Iterate with Ralph
The ralph-only composition skips the analyst and architect steps and goes straight to the developer/reviewer loop. Use it when you already know exactly what you want built.
When to use ralph-only
- Well-defined tasks — you can describe the change precisely in a few sentences
- Re-runs with distilled feature requests — you already ran a full composition and have an improved-feature-request.md
- Tasks that do not need planning — bug fixes, refactors, adding tests, small features with obvious implementations
If the task is ambiguous or large enough to benefit from an analyst interview and architectural design, use composer compose full instead.
Steps
1. Start the composition
composer compose ralph-only \
--context "Add input validation to the signup form: email format, password strength (8+ chars, 1 uppercase, 1 number), display inline errors"Be specific. The more detail you put in the context, the fewer ralph iterations you will need.
2. Sandbox creates automatically
The first step creates an isolated worktree and branch, just like the full composition. No action needed.
3. Ralph loop starts
The developer agent reads your context and implements the changes. When it finishes and commits, the reviewer agent takes over and writes a review.
4. Handle review results
After each review cycle, you see a summary of the reviewer’s comments. You have three options:
| Key | Action | When to use |
|---|---|---|
c | Continue — developer fixes all comments | The comments are valid and should be addressed |
i 1 3 | Ignore comments 1 and 3 | Those comments are nitpicks or false positives |
i 1-4 | Ignore comments 1 through 4 | A range of comments you want to skip |
s | Stop the loop | The code is good enough, or you want to take over manually |
Ignored comments are tracked in the ralph log so the developer does not try to fix them in the next iteration.
5. Loop exits
The loop ends when any of these conditions is met:
- The reviewer finds no issues (clean review)
- The maximum iteration count is reached
- You press s to stop
After the loop exits, you can proceed to the PR steps or review the worktree manually.
Tuning the ralph loop
Iteration count
# Fewer iterations for simple tasks (default: 5 in composer, 10 in sandbox)

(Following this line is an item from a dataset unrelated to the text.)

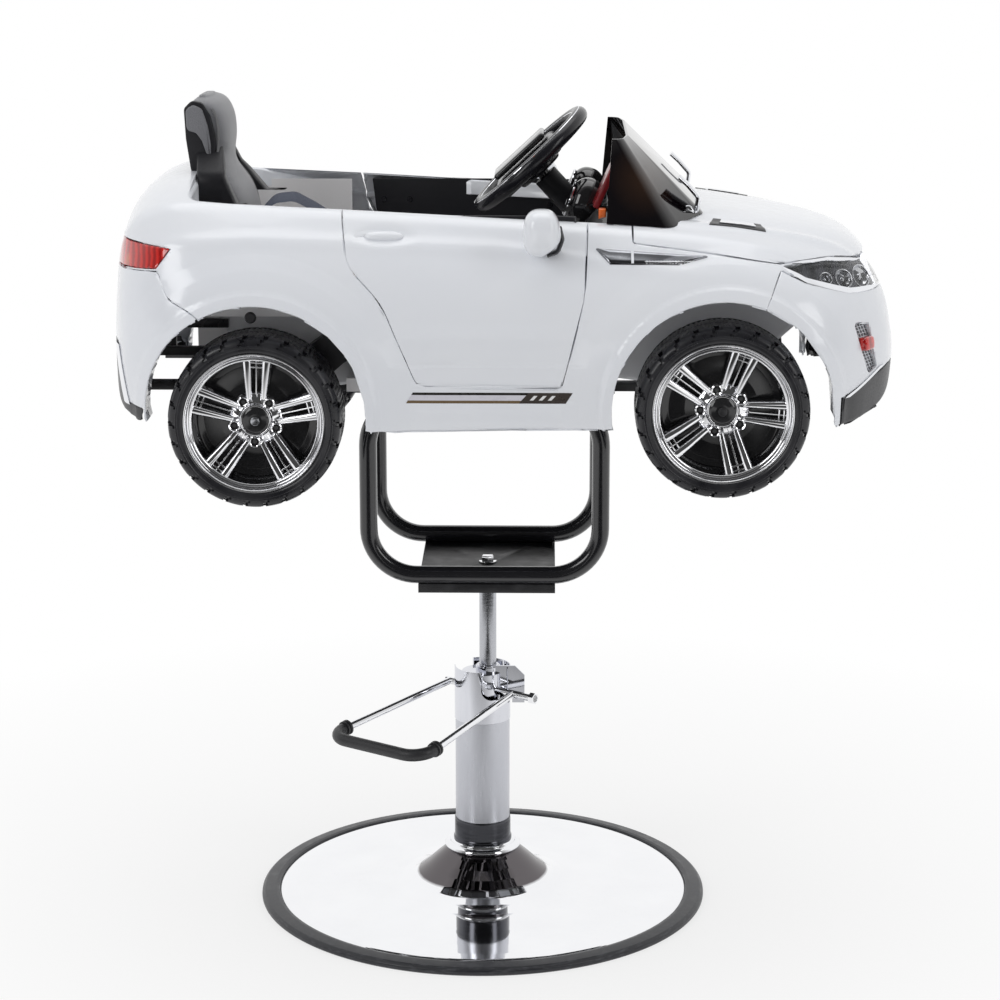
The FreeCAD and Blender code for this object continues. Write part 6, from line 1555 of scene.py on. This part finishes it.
# Door mirrors: pale rounded shells on a curved black foot that clips to the door's shoulder.
def mirror_shell():
    bm = bmesh.new()
    bmesh.ops.create_uvsphere(bm, u_segments=56, v_segments=36, radius=1.0)
    for vert in bm.verts:
        x, y, z = vert.co
        x, y, z = (math.copysign(abs(value) ** 0.72, value) for value in (x, y, z))
        out = (1 - y) / 2
        tall = 32.0 - 6.0 * max(0.0, -z) * (1 - out)
        wide = 23.5 + 2.5 * out - 3.0 * max(0.0, z) * max(0.0, x)
        lift = 13.0 * max(0.0, x) * max(0.0, -z)
        vert.co = Vector((86.0 + wide * x, -277.0 + 34.0 * y, 1031.0 + tall * z + lift - 2.0 * (1 - out)))
    return bm


mirror_bm = mirror_shell()
mirror_left_bm = mirrored_copy(mirror_bm)
install("mirror_shell_right", mirror_bm, white_plastic.material, "door_right", ["mirror_right"], 60.0)
install("mirror_shell_left", mirror_left_bm, white_plastic.material, "door_left", ["mirror_left"], 60.0)
foot_spots = [(x, -262.0, z) for x, z in eased(((93.0, 999.0), (107.0, 1004.0), (113.0, 1020.0), (109.0, 1036.0)), 9.0, steps=5)]
foot_bm = tube_along(foot_spots, 3.2, 12, 12.0)
foot_left_bm = mirrored_copy(foot_bm)
install("mirror_foot_right", foot_bm, trim_black.material, "door_right")
install("mirror_foot_left", foot_left_bm, trim_black.material, "door_left")
# Floor and backdrop: a seamless white sweep, with a faint shadow under the base.
# The lamps are three big soft boxes, and the world is white behind the object and dim in front.
def studio_floor():
    floor_bm = bmesh.new()
    bmesh.ops.create_circle(floor_bm, cap_ends=True, segments=64, radius=40.0)
    mesh = bpy.data.meshes.new("studio_floor")
    floor_bm.to_mesh(mesh)
    floor_bm.free()
    floor = bpy.data.objects.new("studio_floor", mesh)
    bpy.context.scene.collection.objects.link(floor)
    sweep = Finish("white_sweep", (0.93, 0.93, 0.93), 0.6, Specular_IOR_Level=0.2)
    ahead = sweep.span(sweep.axis("Y"), -1.5, -0.6, 0.04, 1.0)
    aside = sweep.span(sweep.axis("X").math("ABSOLUTE"), 0.8, 1.3, 0.0, 1.0)
    seen = sweep.node("ShaderNodeLightPath", output="Is Camera Ray")
    in_front = ahead.math("MAXIMUM", aside).math("MAXIMUM", seen)
    lamp = sweep.node("ShaderNodeEmission", inputs={"Color": (1, 1, 1, 1), "Strength": in_front})
    from_middle = sweep.node("ShaderNodeVectorMath", {"operation": "LENGTH"}, [sweep.place()], output=1)
    far = sweep.span(from_middle, 0.3, 1.4, 0.72, 1.0)
    seen = seen + sweep.node("ShaderNodeLightPath", output="Is Glossy Ray")
    seen = seen + sweep.node("ShaderNodeLightPath", output="Is Transmission Ray")
    mixed = sweep.node("ShaderNodeMixShader", inputs=[far * seen.math("MINIMUM", 1.0)])
    mixer = mixed.socket.node
    sweep.tree.links.new(sweep.shader.outputs[0], mixer.inputs[1])
    sweep.tree.links.new(lamp.socket, mixer.inputs[2])
    sweep.tree.links.new(mixed.socket, sweep.tree.nodes["Material Output"].inputs["Surface"])
    mesh.materials.append(sweep.material)


def soft_box(name, place, aim, width, height, power):
    data = bpy.data.lights.new(name, "AREA")
    data.shape = "RECTANGLE"
    data.size = width
    data.size_y = height
    data.energy = power
    lamp = bpy.data.objects.new(name, data)
    lamp.location = place
    lamp.rotation_euler = (Vector(aim) - Vector(place)).to_track_quat("-Z", "Y").to_euler()
    bpy.context.scene.collection.objects.link(lamp)


studio_floor()
soft_box("soft_box_left", (-2.6, -2.4, 2.6), (0, 0, 0.8), 1.2, 2.2, 32.0)
soft_box("soft_box_right", (2.8, -2.0, 2.2), (0, 0, 0.8), 1.0, 2.2, 20.0)
soft_box("soft_box_top", (0.0, 0.4, 3.4), (0, 0, 0.8), 2.4, 1.8, 18.0)

world = bpy.data.worlds.new("studio")
bpy.context.scene.world = world
world.use_nodes = True
tree = world.node_tree
background = tree.nodes["Background"]
direction = tree.nodes.new("ShaderNodeTexCoord")
axes = tree.nodes.new("ShaderNodeSeparateXYZ")
tree.links.new(direction.outputs["Generated"], axes.inputs[0])
ramp = tree.nodes.new("ShaderNodeMapRange")
tree.links.new(axes.outputs["Y"], ramp.inputs["Value"])
for socket, value in (("From Min", -0.45), ("From Max", 0.15), ("To Min", 0.06), ("To Max", 1.0)):
    ramp.inputs[socket].default_value = value
path = tree.nodes.new("ShaderNodeLightPath")
level = ramp.outputs["Result"]
for ray, strength in (("Is Diffuse Ray", 0.5), ("Is Camera Ray", 1.0)):
    seen = tree.nodes.new("ShaderNodeMix")
    tree.links.new(path.outputs[ray], seen.inputs[0])
    tree.links.new(level, seen.inputs[2])
    seen.inputs[3].default_value = strength
    level = seen.outputs[0]
tree.links.new(level, background.inputs["Strength"])
background.inputs["Color"].default_value = (1, 1, 1, 1)

# Camera: square in front of the car's right side, a little above it, as in the photograph.
camera_data = bpy.data.cameras.new("camera")
camera_data.lens = 100.8
camera_data.sensor_width = 36.0
camera = bpy.data.objects.new("camera", camera_data)
camera.location = (0.0947, -3.947, 1.5596)
camera.rotation_euler = (math.radians(90 - 13.65), 0.0, math.radians(1.0))
bpy.context.scene.collection.objects.link(camera)
bpy.context.scene.camera = camera
bpy.context.scene.view_settings.view_transform = "Standard"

composer compose ralph-only --max-iterations 3 --context "Fix the off-by-one error in pagination"Lower iteration counts save time and cost. If the task is simple enough that three passes should suffice, cap it.
Model selection
# Use sonnet for cheaper iterations
composer compose ralph-only --model sonnet --context "Add unit tests for the UserService class"Sonnet is significantly cheaper than opus and handles straightforward implementation tasks well. Use opus (the default) when the task requires deeper reasoning or complex architectural decisions.
Solo developer mode
# No sub-agent delegation -- single developer works alone
composer compose ralph-only --no-agents --context "Rename the Logger class to AppLogger across the codebase"By default, the developer agent can spawn sub-agents to parallelize work. The --no-agents flag disables this, which is useful for:
- Simple tasks where parallelism adds overhead without benefit
- Reducing cost on straightforward changes
- Debugging when you want a simpler execution trace
Example: quick bug fix
composer compose ralph-only \
--max-iterations 2 \
--model sonnet \
--context "Fix bug: the /api/users endpoint returns 500 when the email query param contains a '+' character. The issue is in src/routes/users.ts -- the email is not being URL-decoded before the database query."This runs a tight loop: two iterations max, cheaper model, precise bug description. The developer fixes the bug, the reviewer verifies the fix, and you are done.